begin
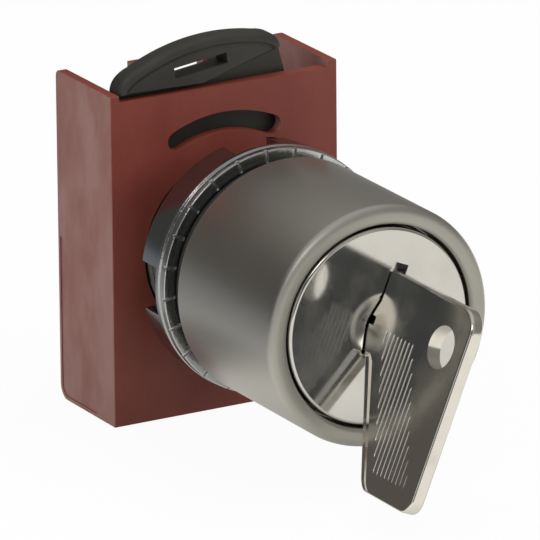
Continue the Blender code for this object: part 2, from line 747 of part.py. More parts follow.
def make_wafer(i, parts, cutters, brass):
    """One flat tumbler with its window for the blade and ends that follow the plug."""
    y = wafer_y(i)
    half = WAFER_THICKNESS / 2
    wafer = rod(f"wafer_{i + 1}", WAFER_RADIUS, y - half, y + half, MEDIUM, parts)
    reach = WAFER_RADIUS + CUT_SPARE
    sides = joined_cutter(f"wafer_sides_{i + 1}", [
        box("wafer_left", (-reach, y - reach, -reach), (-WAFER_HALF_WIDTH, y + reach, reach), cutters),
        box("wafer_right", (WAFER_HALF_WIDTH, y - reach, -reach), (reach, y + reach, reach), cutters),
    ], cutters)
    window = box(f"wafer_window_{i + 1}",
                 (-KEYWAY_HALF_WIDTH - SEAT_GAP, y - CUT_SPARE, -KEYWAY_HALF_HEIGHT),
                 (KEYWAY_HALF_WIDTH + SEAT_GAP, y + CUT_SPARE, KEYWAY_HALF_HEIGHT), cutters)
    cut(wafer, sides, window)
    return finish(wafer, brass)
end
● SET EXERCISE
Identify every line above with the string "parts" in it. Copy those lines.

● OUTPUT
Continue the Blender code for this object: part 2, from line 747 of part.py. More parts follow.
def make_wafer(i, parts, cutters, brass):
    wafer = rod(f"wafer_{i + 1}", WAFER_RADIUS, y - half, y + half, MEDIUM, parts)